● **PROBLEM DETAILS**
Copy the full set of lines exactly as given.

+++ PROVIDED DATA +++

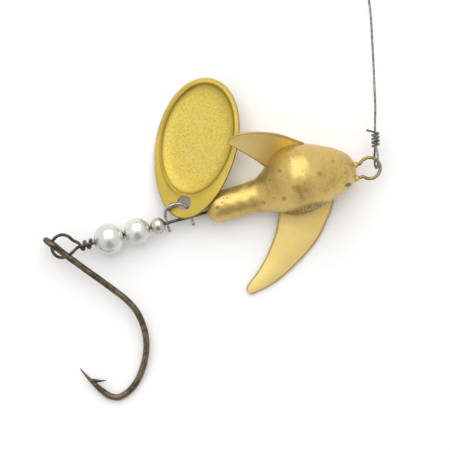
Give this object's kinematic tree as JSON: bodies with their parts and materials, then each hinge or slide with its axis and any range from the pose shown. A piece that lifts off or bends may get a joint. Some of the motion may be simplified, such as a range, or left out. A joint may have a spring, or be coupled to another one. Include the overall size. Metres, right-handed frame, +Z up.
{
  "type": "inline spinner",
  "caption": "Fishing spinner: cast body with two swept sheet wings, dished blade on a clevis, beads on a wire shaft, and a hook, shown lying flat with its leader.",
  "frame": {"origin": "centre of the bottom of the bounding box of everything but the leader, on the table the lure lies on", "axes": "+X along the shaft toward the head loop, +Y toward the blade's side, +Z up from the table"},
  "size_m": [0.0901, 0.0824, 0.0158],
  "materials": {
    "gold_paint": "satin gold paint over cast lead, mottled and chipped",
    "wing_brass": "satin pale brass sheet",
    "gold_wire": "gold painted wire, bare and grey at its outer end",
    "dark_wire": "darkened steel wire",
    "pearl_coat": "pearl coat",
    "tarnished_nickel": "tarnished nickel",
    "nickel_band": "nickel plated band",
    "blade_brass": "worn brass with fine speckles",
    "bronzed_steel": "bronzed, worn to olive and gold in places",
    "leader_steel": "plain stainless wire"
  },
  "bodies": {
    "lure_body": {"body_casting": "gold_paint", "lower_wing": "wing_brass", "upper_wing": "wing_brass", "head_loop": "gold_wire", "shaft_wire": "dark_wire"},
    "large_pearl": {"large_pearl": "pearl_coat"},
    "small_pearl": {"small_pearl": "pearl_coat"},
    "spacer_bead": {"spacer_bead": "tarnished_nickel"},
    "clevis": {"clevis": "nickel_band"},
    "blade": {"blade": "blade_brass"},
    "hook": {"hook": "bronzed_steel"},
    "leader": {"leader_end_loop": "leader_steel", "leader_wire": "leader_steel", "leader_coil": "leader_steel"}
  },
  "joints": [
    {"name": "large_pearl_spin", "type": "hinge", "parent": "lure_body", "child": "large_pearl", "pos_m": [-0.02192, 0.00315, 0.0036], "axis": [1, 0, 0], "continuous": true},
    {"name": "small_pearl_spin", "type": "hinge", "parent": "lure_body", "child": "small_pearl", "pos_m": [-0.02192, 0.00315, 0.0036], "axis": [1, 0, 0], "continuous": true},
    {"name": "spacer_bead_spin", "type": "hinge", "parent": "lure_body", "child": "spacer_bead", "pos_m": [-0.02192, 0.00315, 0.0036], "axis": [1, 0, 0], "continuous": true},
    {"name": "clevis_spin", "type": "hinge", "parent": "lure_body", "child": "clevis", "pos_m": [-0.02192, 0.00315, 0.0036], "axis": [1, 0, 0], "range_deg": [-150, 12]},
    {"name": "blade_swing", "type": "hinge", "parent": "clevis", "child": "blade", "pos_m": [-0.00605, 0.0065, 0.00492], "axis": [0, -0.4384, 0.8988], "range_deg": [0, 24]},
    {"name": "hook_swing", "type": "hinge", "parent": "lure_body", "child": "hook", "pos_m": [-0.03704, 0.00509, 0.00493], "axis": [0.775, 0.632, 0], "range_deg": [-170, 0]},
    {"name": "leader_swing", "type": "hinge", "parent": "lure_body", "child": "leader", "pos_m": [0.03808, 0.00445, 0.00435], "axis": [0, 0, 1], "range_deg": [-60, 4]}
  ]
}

+++

● **OUTPUT OF THE EXERCISE**
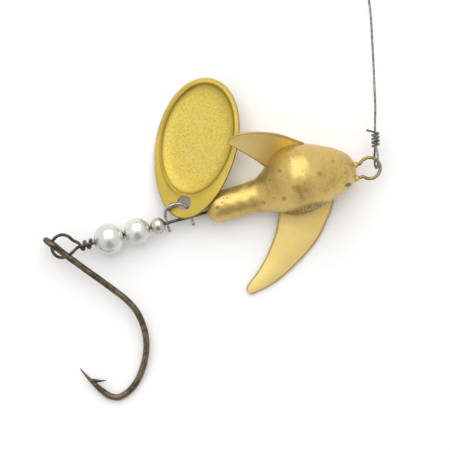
Give this object's kinematic tree as JSON: bodies with their parts and materials, then each hinge or slide with its axis and any range from the pose shown. A piece that lifts off or bends may get a joint. Some of the motion may be simplified, such as a range, or left out. A joint may have a spring, or be coupled to another one. Include the overall size. Metres, right-handed frame, +Z up.
{
  "type": "inline spinner",
  "caption": "Fishing spinner: cast body with two swept sheet wings, dished blade on a clevis, beads on a wire shaft, and a hook, shown lying flat with its leader.",
  "frame": {"origin": "centre of the bottom of the bounding box of everything but the leader, on the table the lure lies on", "axes": "+X along the shaft toward the head loop, +Y toward the blade's side, +Z up from the table"},
  "size_m": [0.0901, 0.0824, 0.0158],
  "materials": {
    "gold_paint": "satin gold paint over cast lead, mottled and chipped",
    "wing_brass": "satin pale brass sheet",
    "gold_wire": "gold painted wire, bare and grey at its outer end",
    "dark_wire": "darkened steel wire",
    "pearl_coat": "pearl coat",
    "tarnished_nickel": "tarnished nickel",
    "nickel_band": "nickel plated band",
    "blade_brass": "worn brass with fine speckles",
    "bronzed_steel": "bronzed, worn to olive and gold in places",
    "leader_steel": "plain stainless wire"
  },
  "bodies": {
    "lure_body": {"body_casting": "gold_paint", "lower_wing": "wing_brass", "upper_wing": "wing_brass", "head_loop": "gold_wire", "shaft_wire": "dark_wire"},
    "large_pearl": {"large_pearl": "pearl_coat"},
    "small_pearl": {"small_pearl": "pearl_coat"},
    "spacer_bead": {"spacer_bead": "tarnished_nickel"},
    "clevis": {"clevis": "nickel_band"},
    "blade": {"blade": "blade_brass"},
    "hook": {"hook": "bronzed_steel"},
    "leader": {"leader_end_loop": "leader_steel", "leader_wire": "leader_steel", "leader_coil": "leader_steel"}
  },
  "joints": [
    {"name": "large_pearl_spin", "type": "hinge", "parent": "lure_body", "child": "large_pearl", "pos_m": [-0.02192, 0.00315, 0.0036], "axis": [1, 0, 0], "continuous": true},
    {"name": "small_pearl_spin", "type": "hinge", "parent": "lure_body", "child": "small_pearl", "pos_m": [-0.02192, 0.00315, 0.0036], "axis": [1, 0, 0], "continuous": true},
    {"name": "spacer_bead_spin", "type": "hinge", "parent": "lure_body", "child": "spacer_bead", "pos_m": [-0.02192, 0.00315, 0.0036], "axis": [1, 0, 0], "continuous": true},
    {"name": "clevis_spin", "type": "hinge", "parent": "lure_body", "child": "clevis", "pos_m": [-0.02192, 0.00315, 0.0036], "axis": [1, 0, 0], "range_deg": [-150, 12]},
    {"name": "blade_swing", "type": "hinge", "parent": "clevis", "child": "blade", "pos_m": [-0.00605, 0.0065, 0.00492], "axis": [0, -0.4384, 0.8988], "range_deg": [0, 24]},
    {"name": "hook_swing", "type": "hinge", "parent": "lure_body", "child": "hook", "pos_m": [-0.03704, 0.00509, 0.00493], "axis": [0.775, 0.632, 0], "range_deg": [-170, 0]},
    {"name": "leader_swing", "type": "hinge", "parent": "lure_body", "child": "leader", "pos_m": [0.03808, 0.00445, 0.00435], "axis": [0, 0, 1], "range_deg": [-60, 4]}
  ]
}